Jede Teilnehmerin nahm sich dann ein «Stück Bibliothek» vor, z.B. durch Abschreiten von beliebigen Regalen, intuitivem Herausgreifen von Titeln und ihren Nachbarschaften. Weiter wurde online im Sitterwerk-Katalog nach grundlegenden Werken zu feministischer Kunst gesucht. Es folgen gezielte Titelsuchen zu Feminismus, Frau, Mann, Künstler, Künstlerin, Körper, Gender, aber auch Namen von Kunstwissenschaftlerinnen wie Lucy Lippard, Bice Curiger, etc. und eine Abfrage des Online-Katalogs nach Künstlerinnen wie Pipilotti Rist oder Sophie Taeuber-Arp in Gruppenausstellungen und die Untersuchung der hinter dem Katalog verborgenen Struktur der Stich- und Schlagwortfunktion.
Das Ergebnis ist eine Dokumentationsreihe, die auf der Sitterwerk Website nachgelesen werden kann.

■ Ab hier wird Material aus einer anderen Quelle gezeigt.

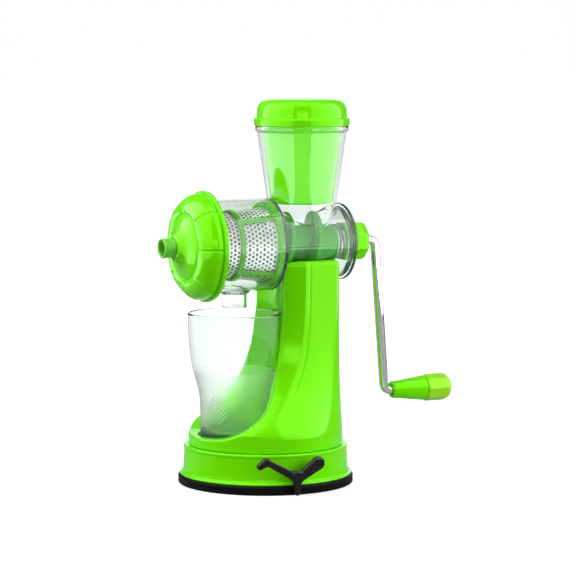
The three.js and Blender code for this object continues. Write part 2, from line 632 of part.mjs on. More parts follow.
// One left-handed flight wound round a tapering core. Each entry is [angle, share of the flight's height].
function augerScrew() {
  const corners = [];
  for (let angle = 40; angle <= 320; angle += 35) corners.push([angle, 0]);
  for (let angle = -24; angle <= 24; angle += 16) corners.push([angle, 1]);
  const length = AUGER_BACK_X - AUGER_FRONT_X;
  const steps = Math.ceil((length / AUGER_PITCH) * (360 / AUGER_TURN_STEP));
  const noseEnd = CHAMBER_FLOOR_X - 6;
  const rings = [];
  for (let i = 0; i <= steps; i += 1) {
    const x = AUGER_FRONT_X + (length * i) / steps;
    const nose = THREE.MathUtils.clamp((x - AUGER_FRONT_X) / (noseEnd - AUGER_FRONT_X), 0, 1);
    const core = THREE.MathUtils.lerp(AUGER_CORE_FRONT_R, AUGER_CORE_BACK_R, nose);
    const tip = THREE.MathUtils.lerp(AUGER_NOSE_TIP_R, AUGER_TIP_R, nose);
    const rise = THREE.MathUtils.clamp(Math.min(x - AUGER_FRONT_X, AUGER_BACK_X - x) / FLIGHT_FADE, 0, 1);
    const twist = (-360 * x) / AUGER_PITCH;
    rings.push(corners.map(([angle, share]) => {
      const r = core + (tip - core) * share * rise;
      const turn = radians(angle + twist);
      return new THREE.Vector3(x, r * Math.cos(turn), AXIS_Z + r * Math.sin(turn));
    }));
  }
  const bore = axisTurned(disc(SHAFT_HEX_R + SEAT_GAP, SHAFT_FRONT_X - SEAT_GAP, AUGER_BACK_X + EPS), 6);
  return loft(rings).subtract(bore);
}

const sealX = AUGER_BACK_X + TURN_GAP;
const bushFlangeX = sealX + SEAL_T + SEAT_GAP;
const bushEndX = TUBE_END_X;
const washerX = TUBE_END_X + TURN_GAP;
const hubX = washerX + WASHER_T + SEAT_GAP;
const runningR = SHAFT_R + TURN_GAP;

function augerShaft() {
  const journal = axisTurned(disc(SHAFT_R, AUGER_BACK_X + SEAT_GAP, hubX - SEAT_GAP), SMALL_ROUND);
  const drive = axisTurned(disc(SHAFT_HEX_R, SHAFT_FRONT_X, hubX + SHAFT_HUB_L), 6);
  const rodBore = axisTurned(disc(ROD_R + SEAT_GAP, hubX + 1, hubX + SHAFT_HUB_L + EPS), ROD_FACETS);
  return journal.add(drive).subtract(rodBore);
}

const rearSeal = () => axisTurned(ring(runningR, SEAL_R, sealX, sealX + SEAL_T), SMALL_ROUND);

function rearBush() {
  const flangeEnd = TUBE_END_X - END_WALL - SEAT_GAP;
  return axisTurned([
    [runningR, bushFlangeX], [BUSH_FLANGE_R, bushFlangeX], [BUSH_FLANGE_R, flangeEnd], [BUSH_R, flangeEnd],
    [BUSH_R, bushEndX], [runningR, bushEndX],
  ], SMALL_ROUND);
}

const thrustWasher = () => axisTurned(ring(runningR, WASHER_R, washerX, washerX + WASHER_T), SMALL_ROUND);

// ---- Crank --------------------------------------------------------------------------------------

function crankHub() {
  const end = hubX + HUB_L;
  const nut = axisTurned([
    [0, hubX], [HUB_R - 0.8, hubX], [HUB_R, hubX + 0.8], [HUB_R, end - 6], [HUB_R - 1.8, end - 2.6],
    [HUB_R - 5, end - 0.6], [HUB_R - 8, end], [0, end],
  ], 8);
  const driveBore = axisTurned(disc(SHAFT_HEX_R + SEAT_GAP, hubX - EPS, hubX + SHAFT_HUB_L + SEAT_GAP), 6);
  const rodBore = axisTurned(disc(ROD_R + SEAT_GAP, hubX, end + EPS), ROD_FACETS);
  return rolled(nut, 22.5).subtract(driveBore).subtract(rodBore);
}

const gripZ = AXIS_Z - ARM_L;
const gripEndX = GRIP_X + GRIP_L;
const clipX = gripEndX + GRIP_SPIGOT_L + 2;
const rodEndX = clipX + CLIP_T + 2;

function crankRod() {
  const at = (x, z) => new THREE.Vector3(x, 0, z);
  const start = at(hubX + 2, AXIS_Z);
  const elbow = at(ARM_TOP_X, AXIS_Z);
  const knee = at(ARM_LOW_X, gripZ);
  const end = at(rodEndX, gripZ);
  const near = (from, to) => from.clone().add(to.clone().sub(from).setLength(ROD_BEND));
  const path = new THREE.CurvePath();
  path.add(new THREE.LineCurve3(start, near(elbow, start)));
  path.add(new THREE.QuadraticBezierCurve3(near(elbow, start), elbow, near(elbow, knee)));
  path.add(new THREE.LineCurve3(near(elbow, knee), near(knee, elbow)));
  path.add(new THREE.QuadraticBezierCurve3(near(knee, elbow), knee, near(knee, end)));
  path.add(new THREE.LineCurve3(near(knee, end), end));
  const section = new THREE.Shape();
  section.absarc(0, 0, ROD_R, 0, 2 * Math.PI);
  const geometry = new THREE.ExtrudeGeometry(section, {
    extrudePath: path,
    steps: ROD_STEPS,
    bevelEnabled: false,
    curveSegments: ROD_FACETS / 2,
  });
  return solid(geometry);
}

const onGripAxis = (outline, segments = SMALL_ROUND) => axisTurned(outline, segments, gripZ);

const gripClip = () => onGripAxis(ring(ROD_R + SEAT_GAP, CLIP_R, clipX, clipX + CLIP_T));

function gripSleeve() {
  const bore = ROD_R + TURN_GAP;
  const spigotEnd = gripEndX + GRIP_SPIGOT_L;
  return onGripAxis([
    [bore, GRIP_X], [GRIP_SMALL_R - 0.8, GRIP_X], [GRIP_SMALL_R, GRIP_X + 0.8],
    [GRIP_SMALL_R + 0.6, GRIP_X + 10], [GRIP_LARGE_R - 0.6, gripEndX - 10],
    [GRIP_LARGE_R, gripEndX], [GRIP_SPIGOT_R, gripEndX], [GRIP_SPIGOT_R, spigotEnd], [bore, spigotEnd],
  ]);
}

function gripCap() {
  const from = gripEndX + SEAT_GAP;
  const end = from + GRIP_CAP_L;
  const knob = onGripAxis([
    [0, from], [GRIP_CAP_R - 1, from], [GRIP_CAP_R, from + 1.4],
    [GRIP_CAP_R, end - 3.4], [GRIP_CAP_R - 2.4, end],
    [0, end],
  ], 8);
  return knob.subtract(onGripAxis(disc(GRIP_SPIGOT_R + SEAT_GAP, from - EPS, end - 4)));
}

// ---- Front cap and pulp nozzle ------------------------------------------------------------------

// The domed outside, from the flange to the nose.
function capOutside() {
  const dome = new THREE.SplineCurve([
    [CHAMBER_R + 6.2, CAP_BACK_X - 4], [CHAMBER_R + 5.2, CAP_BACK_X - 10], [CHAMBER_R + 2.7, CAP_BACK_X - 15],
    [CHAMBER_R - 2.3, CAP_BACK_X - 19.5], [CHAMBER_R - 6.3, CAP_CREST_X],
  ].map(([r, x]) => new THREE.Vector2(r, x)));
  const bell = new THREE.SplineCurve([
    [CHAMBER_R - 11.9, CAP_CREST_X + 1.9], [CHAMBER_R - 17, CAP_CREST_X - 1.2],
    [CHAMBER_R - 23, CAP_CREST_X - 4.2],
    [CAP_NOSE_R, CAP_NOSE_X + 0.6],
  ].map(([r, x]) => new THREE.Vector2(r, x)));
  return [...dome.getPoints(5), ...bell.getPoints(3)].map((point) => [point.x, point.y]);
}

const gasketX = CHAMBER_MOUTH_X - SEAT_GAP - GASKET_T;
const bossInX = CAP_CREST_X + 4.5;
const nozzleBoreR = NOZZLE_R + TURN_GAP;

function frontCap() {
  const seatX = gasketX - SEAT_GAP;
  return axisTurned([
    [nozzleBoreR, CAP_NOSE_X], [nozzleBoreR, bossInX], [NOZZLE_COLLAR_R + 2.4, bossInX],
    [NOZZLE_COLLAR_R + 4, bossInX - 3], [CHAMBER_R - 12, seatX - 2.5], [CHAMBER_BORE_R, seatX],
    [CAP_BORE_R, seatX], [CAP_BORE_R, CAP_BACK_X],
    [CAP_FLANGE_R - 0.6, CAP_BACK_X], [CAP_FLANGE_R, CAP_BACK_X - 0.6],
    [CAP_FLANGE_R, CAP_BACK_X - CAP_FLANGE_T + 0.4], [CAP_FLANGE_R - 0.5, CAP_BACK_X - CAP_FLANGE_T],
    ...capOutside(),
  ].reverse());
}

const capGasket = () => axisTurned(ring(CHAMBER_BORE_R, CHAMBER_R, gasketX, gasketX + GASKET_T));

const collarX = bossInX + ORING_T + 2 * SEAT_GAP;

function pulpNozzle() {
  const tip = CAP_NOSE_X - NOZZLE_OUT;
  return axisTurned([
    [NOZZLE_BORE_R, tip + 0.5], [NOZZLE_BORE_R + 0.5, tip], [NOZZLE_R - 0.5, tip], [NOZZLE_R, tip + 0.5],
    [NOZZLE_R, collarX], [NOZZLE_COLLAR_R, collarX], [NOZZLE_COLLAR_R, collarX + NOZZLE_COLLAR_T],
    [NOZZLE_BORE_R, collarX + NOZZLE_COLLAR_T],
  ], SMALL_ROUND);
}

const nozzleOring = () => axisTurned(
  ring(nozzleBoreR, NOZZLE_COLLAR_R, bossInX + SEAT_GAP, bossInX + SEAT_GAP + ORING_T), SMALL_ROUND);

// ---- Pusher -------------------------------------------------------------------------------------

const lidZ = HOPPER_RIM_Z + SEAT_GAP;

function pusherCup() {
  const flangeR = HOPPER_RIM_R - 0.6;
  const bottomR = hopperRadius(PUSHER_BOTTOM_Z) - HOPPER_WALL - TURN_GAP;
  const topR = bottomR + (lidZ - PUSHER_BOTTOM_Z) * PUSHER_TAPER;
  return uprightTurned(HOPPER_X, [
    [0, PUSHER_BOTTOM_Z], [bottomR - 1.5, PUSHER_BOTTOM_Z], [bottomR, PUSHER_BOTTOM_Z + 1.5], [topR, lidZ],
    [flangeR, lidZ], [flangeR, lidZ + PUSHER_FLANGE_T], [topR - PUSHER_WALL, lidZ + PUSHER_FLANGE_T],
    [bottomR - PUSHER_WALL, PUSHER_BOTTOM_Z + 3], [0, PUSHER_BOTTOM_Z + PUSHER_WALL],
  ]);
}

function pusherLid() {
  const bandTop = lidZ + LID_BAND_H;
  const top = lidZ + LID_H;
  const seatZ = lidZ + PUSHER_FLANGE_T + SEAT_GAP;
  const bandBore = HOPPER_RIM_R - SEAT_GAP;
  const innerR = LID_DOME_R - LID_WALL;
  const shoulder = [0, 30, 60, 90].map((angle) => [
    LID_DOME_R - LID_SHOULDER_R + LID_SHOULDER_R * Math.cos(radians(angle)),
    top - 0.6 - LID_SHOULDER_R + LID_SHOULDER_R * Math.sin(radians(angle)),
  ]);
  return uprightTurned(HOPPER_X, [
    [bandBore, lidZ], [LID_R - 0.5, lidZ], [LID_R, lidZ + 0.5],
    [LID_R, bandTop - 0.8], [LID_DOME_R + 0.4, bandTop],
    ...shoulder, [0, top],
    [0, top - LID_WALL], [innerR - LID_SHOULDER_R, top - LID_WALL - 0.6],
    [innerR, top - LID_WALL - LID_SHOULDER_R],
    [innerR, seatZ], [bandBore, seatZ],
  ]);
}

// ---- Assembly -----------------------------------------------------------------------------------

addPiece('suction_pad', suctionPad(), BLACK_RUBBER);
addPiece('backing_plate', backingPlate(), BLACK_PLASTIC);
addPiece('base_ring', baseRing(), GREEN_PLASTIC);
addPiece('stand_column', standColumn(), GREEN_PLASTIC);
screwSpots.forEach((spot, i) => addPiece(`base_screw_${i + 1}`, baseScrew(spot), STEEL));
addPiece('cam_shaft', camShaft(), STEEL);
addPiece('shaft_clip_inner', shaftClip(-BEARING_IN - BEARING_L), BLACK_PLASTIC);
addPiece('shaft_clip_outer', shaftClip(BEARING_IN), BLACK_PLASTIC);
addPiece('vacuum_lever', vacuumLever(), BLACK_PLASTIC);
addPiece('pad_stem', padStem(), GREY_PLASTIC);
addPiece('juice_glass', juiceGlass(), TUMBLER_PLASTIC);
addPiece('juicer_housing', juicerHousing(), CLEAR_PLASTIC);
addPiece('strainer_frame', strainerFrame(), GREEN_PLASTIC);
addPiece('strainer_mesh', strainerMesh(), STEEL);
addPiece('auger_screw', augerScrew(), DULL_GREEN_PLASTIC);
addPiece('auger_shaft', augerShaft(), STEEL);
addPiece('rear_seal', rearSeal(), WHITE_RUBBER);
addPiece('rear_bush', rearBush(), GREY_PLASTIC);
addPiece('thrust_washer', thrustWasher(), STEEL);
addPiece('crank_hub', crankHub(), GREEN_PLASTIC);
addPiece('crank_rod', crankRod(), CHROME);
addPiece('grip_clip', gripClip(), STEEL);
addPiece('grip_sleeve', gripSleeve(), GREEN_PLASTIC);
addPiece('grip_cap', gripCap(), PALE_GREEN_PLASTIC);
addPiece('front_cap', frontCap(), GREEN_PLASTIC);
addPiece('cap_gasket', capGasket(), WHITE_RUBBER);
addPiece('pulp_nozzle', pulpNozzle(), DULL_GREEN_PLASTIC);
addPiece('nozzle_oring', nozzleOring(), BLACK_RUBBER);
addPiece('pusher_cup', pusherCup(), GREEN_PLASTIC);
addPiece('pusher_lid', pusherLid(), GREEN_PLASTIC);

export default juicer;
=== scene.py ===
"""Looks of a hand-cranked juicer on a suction base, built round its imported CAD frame. Metres, +Z up.

Outlines and fields are in millimetres, as in the CAD source, and MM scales them when a mesh is made.
"""

import functools
import json
import math

import bpy
import numpy as np
from mathutils import Matrix, Vector

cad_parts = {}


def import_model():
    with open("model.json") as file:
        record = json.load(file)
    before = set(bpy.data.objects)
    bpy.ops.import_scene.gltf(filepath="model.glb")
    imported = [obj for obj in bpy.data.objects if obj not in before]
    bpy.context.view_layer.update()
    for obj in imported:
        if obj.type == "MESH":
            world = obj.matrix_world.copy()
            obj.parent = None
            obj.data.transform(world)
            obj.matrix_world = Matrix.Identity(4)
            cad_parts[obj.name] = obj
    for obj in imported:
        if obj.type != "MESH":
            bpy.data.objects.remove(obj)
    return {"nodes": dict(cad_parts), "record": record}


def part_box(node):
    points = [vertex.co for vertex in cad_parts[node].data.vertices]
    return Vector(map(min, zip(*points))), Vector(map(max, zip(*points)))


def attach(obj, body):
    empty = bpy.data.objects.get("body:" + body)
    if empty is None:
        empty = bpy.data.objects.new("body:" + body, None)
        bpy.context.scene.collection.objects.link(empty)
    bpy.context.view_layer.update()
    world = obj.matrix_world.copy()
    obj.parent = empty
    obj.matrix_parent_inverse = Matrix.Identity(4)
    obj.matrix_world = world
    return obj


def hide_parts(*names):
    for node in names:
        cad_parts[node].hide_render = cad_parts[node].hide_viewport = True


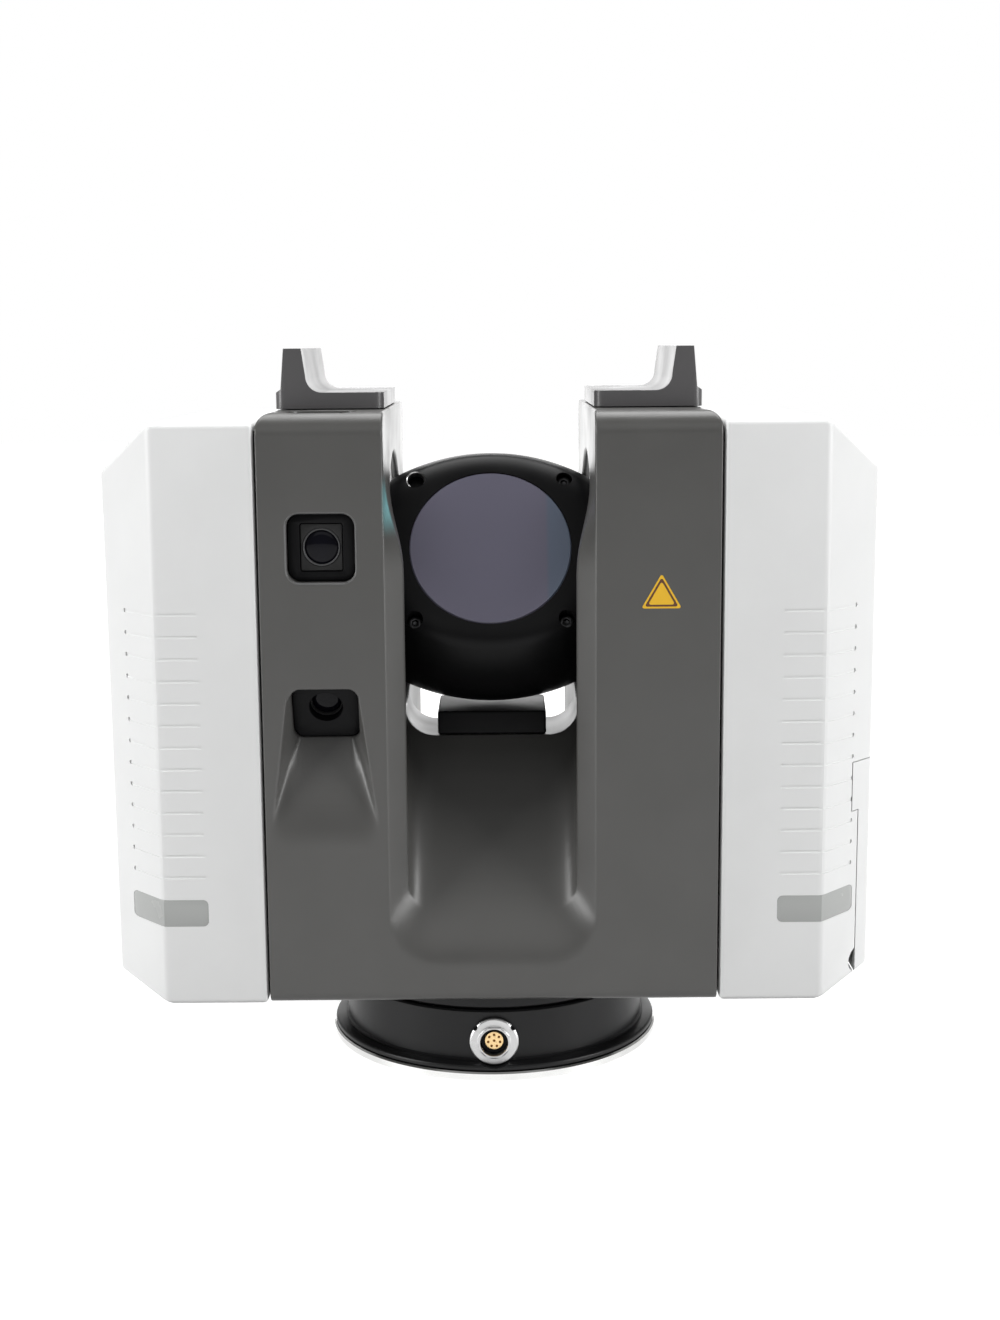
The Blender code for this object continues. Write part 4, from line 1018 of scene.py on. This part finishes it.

Diese Reihe ist (noch) lückenhaft, weil das Thema nicht lückenlos zu behandeln ist und vielleicht auch das Scheitern am Thema darlegt. So war zum Beispiel ein Umordnen der Bibliothek (beispielsweise nach Künstlerinnen) nur schon daran gescheitert, dass diese
bei der Suche im Online-Katalog per Name (z.B. in Publikationen zu Gruppenausstellungen) nicht auffindbar sind.